Travel nurses should examine the full benefits package to determine if jobs can provide sufficient take-home pay. For instance, regions with a high cost of living may impact how much practitioners actually earn if stipends do not cover all costs.
- 1. Earn Certification in a High Demand Nursing Specialty.
- Earning additional certifications can help travel nurses establish a competitive edge in the field. Potential certifications include advanced care in HIV/AIDS, advanced certified hospice and palliative nurse, and adult health clinical nurse specialist. Practitioners considering a speciality should begin getting experience with their target population and earn a certificate to qualify for the best positions.
- 2. Seek Out Higher-Paying Shifts.
- Higher-paying shifts are often the less desirable shifts. For instance, hospitals may offer shift differential pay for hours outside of 8:00 a.m. and 5:00 p.m. any day of the week. Likewise, travel RNs may want to consider working holidays and weekends. Many healthcare facilities need RNs to care for patients around the clock.
- 3. Work in Higher-Paying Regions.
- Travel RNs should research job opportunities in higher-paying regions as well. However, higher-paying regions may also include a higher cost of living. In contrast, other regions may offer high pay without the expensive cost of living.
- 4. Earn Your Advanced Practice License.
- RNs considering a career as a travel nurse can increase their earning potential by returning to school and earning a master of science in nursing or doctoral degree.
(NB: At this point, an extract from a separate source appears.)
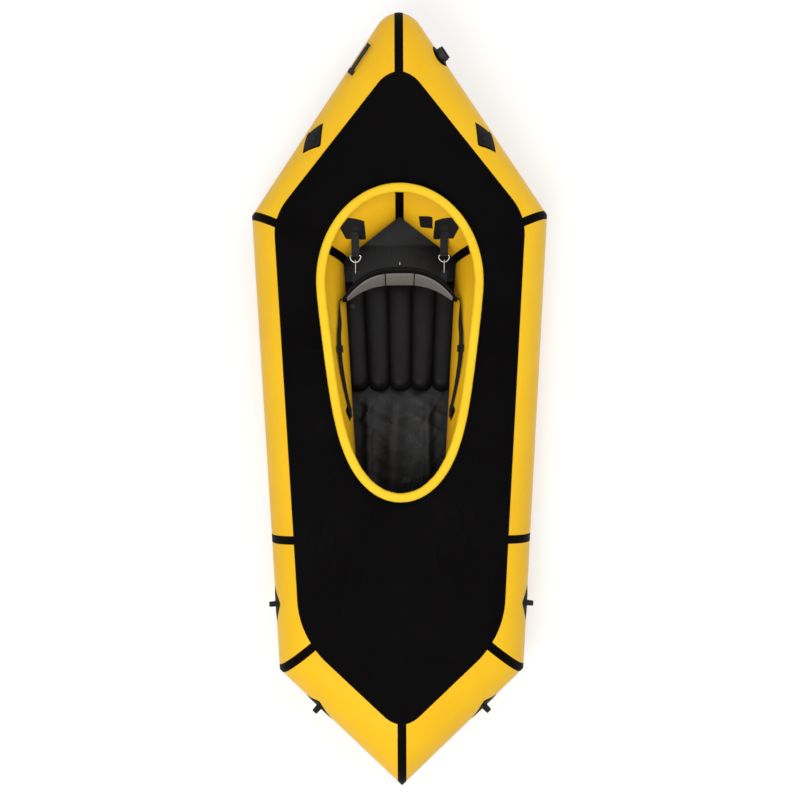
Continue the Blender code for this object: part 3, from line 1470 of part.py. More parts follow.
def build_valve(tube, black, plastic, grey, parts, cutters):
    spot = off_deck_spot(VALVE_SHARE, VALVE_OFF_DECK)
    hole_radius = VALVE_NECK_RADIUS + GAP
    rows = []
    for radius in (hole_radius + VALVE_FLANGE_CLEARANCE, VALVE_PATCH_RADIUS):
        row = []
        for step in range(TURNED_STEPS):
            angle = math.tau * step / TURNED_STEPS
            row.append(spot.point(radius * math.cos(angle), radius * math.sin(angle), PATCH_LIFT))
        rows.append(row)
    patch = mesh_from("valve_patch", rows[0] + rows[1], loft_faces(2, TURNED_STEPS), outward=False)
    if patch.polygons[0].normal.dot(spot.normal()) < 0:
        patch.flip_normals()
    add_solidify(add_object("valve_patch", patch, black, parts), PATCH_THICKNESS, 1)

    matrix = spot.frame()
    hole = cylinder("valve_hole", hole_radius, OVERRUN * 2, matrix, plastic, cutters)
    add_boolean(tube, as_cutter(hole), "DIFFERENCE")

    low = PATCH_LIFT + PATCH_THICKNESS + VALVE_FLANGE_CLEARANCE
    ledge = low + VALVE_FLANGE_THICKNESS
    top = ledge + VALVE_BARREL_HEIGHT
    bottom = -VALVE_NECK_DEPTH
    profile = [
        (VALVE_BORE_RADIUS, top),
        (VALVE_BARREL_RADIUS, top),
        (VALVE_BARREL_RADIUS, ledge),
        (VALVE_FLANGE_RADIUS, ledge),
        (VALVE_FLANGE_RADIUS, low),
        (VALVE_NECK_RADIUS, low),
        (VALVE_NECK_RADIUS, bottom),
        (VALVE_SEAT_RADIUS, bottom),
        (VALVE_SEAT_RADIUS, bottom + VALVE_SEAT_THICKNESS),
        (VALVE_BORE_RADIUS, bottom + VALVE_SEAT_THICKNESS),
    ]
    body = turned("valve_body", profile, matrix, plastic, parts, TURNED_STEPS, closed=True)
    web_top = low
    web_low = web_top - VALVE_WEB_HEIGHT
    hub = [
        (VALVE_HUB_BORE_RADIUS, web_top),
        (VALVE_HUB_RADIUS, web_top),
        (VALVE_HUB_RADIUS, web_low),
        (VALVE_HUB_BORE_RADIUS, web_low),
    ]
    reach = (VALVE_BORE_RADIUS + VALVE_NECK_RADIUS) / 2
    start = (VALVE_HUB_BORE_RADIUS + VALVE_HUB_RADIUS) / 2
    for index in range(VALVE_WEB_COUNT):
        turn = matrix @ Matrix.Rotation(math.tau * index / VALVE_WEB_COUNT, 4, "Z")
        half = VALVE_WEB_THICKNESS / 2
        web = box(
            "valve_web", (start, -half, web_low + GAP), (reach, half, web_top - GAP), turn, plastic, cutters
        )
        add_boolean(body, as_cutter(web), "UNION")
    item = turned("valve_hub", hub, matrix, plastic, cutters, TURNED_STEPS, closed=True)
    add_boolean(body, as_cutter(item), "UNION")

    stem = VALVE_STEM_RADIUS
    button = web_top + VALVE_BUTTON_TRAVEL + SWING_GAP
    disc = bottom - GAP
    profile = [
        (0, button + VALVE_BUTTON_THICKNESS),
        (VALVE_BUTTON_RADIUS, button + VALVE_BUTTON_THICKNESS),
        (VALVE_BUTTON_RADIUS, button),
        (stem, button),
        (stem, disc),
        (VALVE_DISC_RADIUS, disc),
        (VALVE_DISC_RADIUS, disc - VALVE_DISC_THICKNESS),
        (0, disc - VALVE_DISC_THICKNESS),
    ]
    turned("valve_poppet", profile, matrix, grey, parts, SMALL_TURNED_STEPS)

    inner = VALVE_BARREL_RADIUS + SWING_GAP / 2
    outer = inner + CAP_WALL
    under = top + GAP
    over = under + CAP_TOP_THICKNESS
    foot = ledge + CAP_FOOT_GAP
    profile = [(0, over), (outer, over), (outer, foot), (inner, foot), (inner, under), (0, under)]
    cap = turned("valve_cap", profile, matrix, plastic, parts, TURNED_STEPS)
    half = CAP_GRIP_THICKNESS / 2
    reach = outer * CAP_GRIP_SHARE
    low, high = (-reach, -half, over - GAP), (reach, half, over + CAP_GRIP_HEIGHT)
    grip = box("cap_grip", low, high, matrix, plastic, cutters)
    add_boolean(cap, as_cutter(grip), "UNION")


# Mouth tube


def mouth_matrix():
    """A frame on the flat facet of the left stern tube, with X along the tube towards the stern."""
    spot = off_deck_spot(MOUTH_BASE_SHARE, MOUTH_BASE_OFF_DECK)
    facet = math.tau / TUBE_FACETS
    lower = math.floor(spot.angle / facet) * facet
    ring = spot.start.between(spot.end, spot.share)
    edge, chord = ring.point(lower), ring.point(lower + facet) - ring.point(lower)
    share = (spot.point() - edge).dot(chord) / chord.length_squared
    up = spot.along().cross(chord).normalized()
    up = up if up.dot(spot.normal()) > 0 else -up
    along = (up * up.dot(spot.along()) - spot.along()).normalized()
    flip = Vector((-1, 1, 1))
    up, along = up * flip, along * flip
    matrix = Matrix((along, up.cross(along), up)).transposed().to_4x4()
    matrix.translation = (edge + chord * share) * flip
    return matrix


def build_mouth_tube(black, plastic, parts, cutters):
    matrix = mouth_matrix()
    low = GAP
    ledge = low + MOUTH_FLANGE_THICKNESS
    bore = MOUTH_TUBE_RADIUS + GAP
    wall = MOUTH_SADDLE_WALL
    axis = ledge + wall + bore
    flange = [(0, ledge), (MOUTH_FLANGE_RADIUS, ledge), (MOUTH_FLANGE_RADIUS, low), (0, low)]
    base = turned("mouth_tube_base", flange, matrix, plastic, parts, SMALL_TURNED_STEPS)
    half = MOUTH_SADDLE_LENGTH / 2
    side = bore + wall
    low, high = (-half, -side, ledge - GAP), (half, side, axis + side)
    saddle = box("mouth_saddle", low, high, matrix, plastic, cutters)
    add_boolean(base, as_cutter(saddle), "UNION")
    line = matrix @ Matrix.Translation((half, 0, axis)) @ Matrix.Rotation(math.pi / 2, 4, "Y")
    hole = cylinder("mouth_hole", bore, MOUTH_TUBE_ENTRY * 2, line, plastic, cutters)
    add_boolean(base, as_cutter(hole), "DIFFERENCE")

    start = GAP - MOUTH_TUBE_ENTRY
    end = start + MOUTH_TUBE_LENGTH
    radius, inner = MOUTH_TUBE_RADIUS, MOUTH_TUBE_BORE_RADIUS
    profile = [(inner, end), (radius, end), (radius, start), (inner, start)]
    turned("mouth_tube", profile, line, black, parts, SMALL_TURNED_STEPS, closed=True)

    face = end + GAP
    tip = face + MOUTHPIECE_LENGTH
    waist = face + MOUTHPIECE_LENGTH / 2
    lip = MOUTHPIECE_RADIUS
    neck = lip * MOUTHPIECE_LIP_SHARE
    hollow, spigot = MOUTHPIECE_BORE_RADIUS, MOUTHPIECE_SPIGOT_RADIUS
    back = face - MOUTHPIECE_SPIGOT_LENGTH
    profile = [(hollow, tip), (lip, tip), (neck, waist), (lip, face), (spigot, face)]
    profile += [(spigot, back), (hollow, back)]
    turned("mouthpiece", profile, line, plastic, parts, SMALL_TURNED_STEPS, closed=True)


def build():
    remove_everything()
    parts = make_collection("packraft")
    cutters = make_collection("cutters")
    yellow = make_material("yellow_fabric", YELLOW, 0.45)
    bright = make_material("coaming_fabric", BRIGHT_YELLOW, 0.45)
    black = make_material("black_tape", BLACK_FABRIC, 0.5)
    sheet = make_material("black_sheet", BLACK_SHEET, 0.6)
    plastic = make_material("black_plastic", BLACK_PLASTIC, 0.4)
    webbing = make_material("webbing", WEBBING_GREY, 0.8)
    grey = make_material("lining_fabric", LINING_GREY, 0.8)
    steel = make_material("steel", STEEL, 0.3, 1.0)
    tubes = build_tubes(yellow, parts)
    build_tapes(black, parts)
    build_floor(sheet, parts)
    build_deck(sheet, parts)
    build_coaming(bright, plastic, parts)
    build_tie_downs(black, parts, cutters)
    build_inner_patches(black, parts, cutters)
    build_rear_straps(webbing, parts)
    build_rings(steel, parts)
    build_band(sheet, grey, webbing, steel, parts, cutters)
    build_hooks(steel, parts)
    build_front_straps(webbing, black, plastic, parts, cutters)
    build_seat(sheet, parts)
    build_seat_valve(plastic, parts)
    build_valve(tubes["stern_tube"][0], black, plastic, grey, parts, cutters)
    build_mouth_tube(black, plastic, parts, cutters)


build()
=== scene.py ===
"""Looks of an inflatable packraft with a fitted spray deck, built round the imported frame.

The hull is worked out from the same plan as the solids: an outer line, an inner line and a
half height at each seam. A ring is one section of the tube, from a point of the outer line to a
point of the inner line. Every surface is a grid of points worked out with numpy.

Metres, +Z up, bow towards -Y, stern towards +Y.
"""

import math

import bmesh
import bpy
import numpy as np
from mathutils import Matrix, Vector


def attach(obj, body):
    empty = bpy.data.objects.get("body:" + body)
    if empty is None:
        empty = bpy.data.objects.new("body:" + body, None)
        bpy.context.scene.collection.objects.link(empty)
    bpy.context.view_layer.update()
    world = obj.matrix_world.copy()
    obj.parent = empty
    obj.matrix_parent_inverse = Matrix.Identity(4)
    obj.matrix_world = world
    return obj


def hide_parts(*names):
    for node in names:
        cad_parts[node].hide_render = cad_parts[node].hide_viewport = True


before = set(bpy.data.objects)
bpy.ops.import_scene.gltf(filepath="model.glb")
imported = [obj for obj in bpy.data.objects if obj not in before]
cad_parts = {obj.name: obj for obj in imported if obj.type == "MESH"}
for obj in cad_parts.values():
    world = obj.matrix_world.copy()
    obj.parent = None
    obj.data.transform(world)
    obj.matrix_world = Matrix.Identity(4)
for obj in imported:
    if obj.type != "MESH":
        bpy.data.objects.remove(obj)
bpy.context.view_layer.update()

MM = 0.001
GAP = 0.3 * MM
MIRROR = np.array([-1.0, 1.0, 1.0])
X_AXIS = np.array([1.0, 0.0, 0.0])
UPWARDS = np.array([0.0, 0.0, 1.0])
SIDES = (("right", 1.0), ("left", -1.0))

# Seams of the right half: outer point, inner point and half height
REAR = (np.array([0.471, 0.573, 0.1531]), np.array([0.18075, 0.43537, 0.1531]), 0.150)
SIDE = (np.array([0.413, -0.451, 0.1466]), np.array([0.13152, -0.43380, 0.1466]), 0.1435)
FRONT = (np.array([0.386, -0.863, 0.17624]), np.array([0.11831, -0.63536, 0.16570]), 0.1525)
BOW = (np.array([0.0, -1.172, 0.33602]), np.array([0.0, -0.74288, 0.22176]), 0.159)

# Round nose of the stern
STERN_Y = 1.228
NOSE_RADIUS = 0.080
STERN_TIP_WIDTH = 0.387
STERN_HALF = 0.1675
STERN_CLIMB = 0.15
UNDERSIDE = 3.1 * MM

TUBE_AROUND = 96
TUBE_WALL = 1.0 * MM
TAPE_HALF = 13 * MM
TAPE_THICKNESS = 0.75 * MM
SEAM_DRAW = 0.9 * MM
SEAM_REACH = 0.017
FLOOR_THICKNESS = 1.5 * MM

# Deck and cockpit
DECK_LIFT = 2.6 * MM
DECK_THICKNESS = 0.9 * MM
SKIRT_REACH = 1.05 * MM
COCKPIT_HALF_WIDTH = 0.2376
COCKPIT_WIDEST_Y = 0.342
COCKPIT_REAR_Y = 0.623
COCKPIT_FRONT_Y = -0.310
COCKPIT_CENTRE_Y = 0.222
COAMING_FRONT_Z = 0.3121
COAMING_REAR_Z = 0.33332


# Meshes from grids of points


def grid_faces(rows, columns, wrap_rows):
    """Quads of a grid of points stored row after row, as one array of index quadruples. Each row
    closes on itself, and with wrap_rows the last row joins the first."""
    r = np.arange(rows if wrap_rows else rows - 1)[:, None]
    c = np.arange(columns)[None, :]
    r2, c2 = (r + 1) % rows, (c + 1) % columns
    corners = (r * columns + c, r * columns + c2, r2 * columns + c2, r2 * columns + c)
    return spread(*corners).reshape(-1, 4)


def mesh_of(name, points, faces, uv=None, merge=1e-6):
    """A closed mesh with its doubles merged and its faces turned outwards."""
    mesh = bpy.data.meshes.new(name)
    corners = [list(map(int, face)) for face in faces]
    mesh.from_pydata(np.asarray(points).reshape(-1, 3).tolist(), [], corners)
    if uv is not None:
        layer = mesh.uv_layers.new(name="UVMap")
        index = np.zeros(len(mesh.loops), np.int32)
        mesh.loops.foreach_get("vertex_index", index)
        layer.data.foreach_set("uv", np.asarray(uv, np.float32).reshape(-1, 2)[index].ravel())
    work = bmesh.new()
    work.from_mesh(mesh)
    bmesh.ops.remove_doubles(work, verts=work.verts, dist=merge)
    bmesh.ops.dissolve_degenerate(work, edges=work.edges, dist=merge)
    bmesh.ops.recalc_face_normals(work, faces=work.faces)
    work.to_mesh(mesh)
    work.free()
    mesh.shade_smooth()
    return mesh


def new_object(name, data):
    """An object at the origin, in the scene."""
    item = bpy.data.objects.new(name, data)
    bpy.context.scene.collection.objects.link(item)
    return item


def add_piece(name, mesh, material, body, replaces=(), sharp=40.0):
    """A finished piece at the origin that rides on a body and stands for its nodes."""
    mesh.set_sharp_from_angle(angle=math.radians(sharp))
    mesh.materials.clear()
    mesh.materials.append(material)
    item = new_object(name, mesh)
    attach(item, body)
    if replaces:
        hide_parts(*replaces)
    return item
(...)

Advanced practice registered nurses (APRNs) possess additional skills, can take on more responsibility, and hold management roles. APRNs also earn a median salary of $117,670 according to BLS data.
Frequently Asked Questions: Travel Nursing Salaries
How much does a traveling nurse make per year?
Travel nurse salaries vary significantly, especially since the outbreak of COVID-19. Factors that can influence earning potential include geographic location and specialty. However, travel RNs should anticipate working 46 weeks a year and earning about $1,840 on a weekly basis, close to $84,700 per year.
Do travel nurses get paid more?
Travel nurses typically earn more than full-time salaried RNs because they often take job assignments where there is a nursing shortage. Travel nurse agencies also pay practitioners by the hour and offer additional benefits, including housing and meal stipends.
Is travel nursing worth the money?
Travel nurses generally earn more than salaried RNs. However, practitioners should consider their lifestyle as well. For instance, an RN with a family may not feel the additional pay outweighs time at home, while another practitioner may find the pay suitable and enjoy the travel opportunities.
Do travel nurses get time off?
Travel nurses often do not receive time off since they work hourly and take temporary job assignments. While assignments vary, travel nurses should plan to work for 8-26 weeks at a time. Most travel nurses schedule time off between job assignments.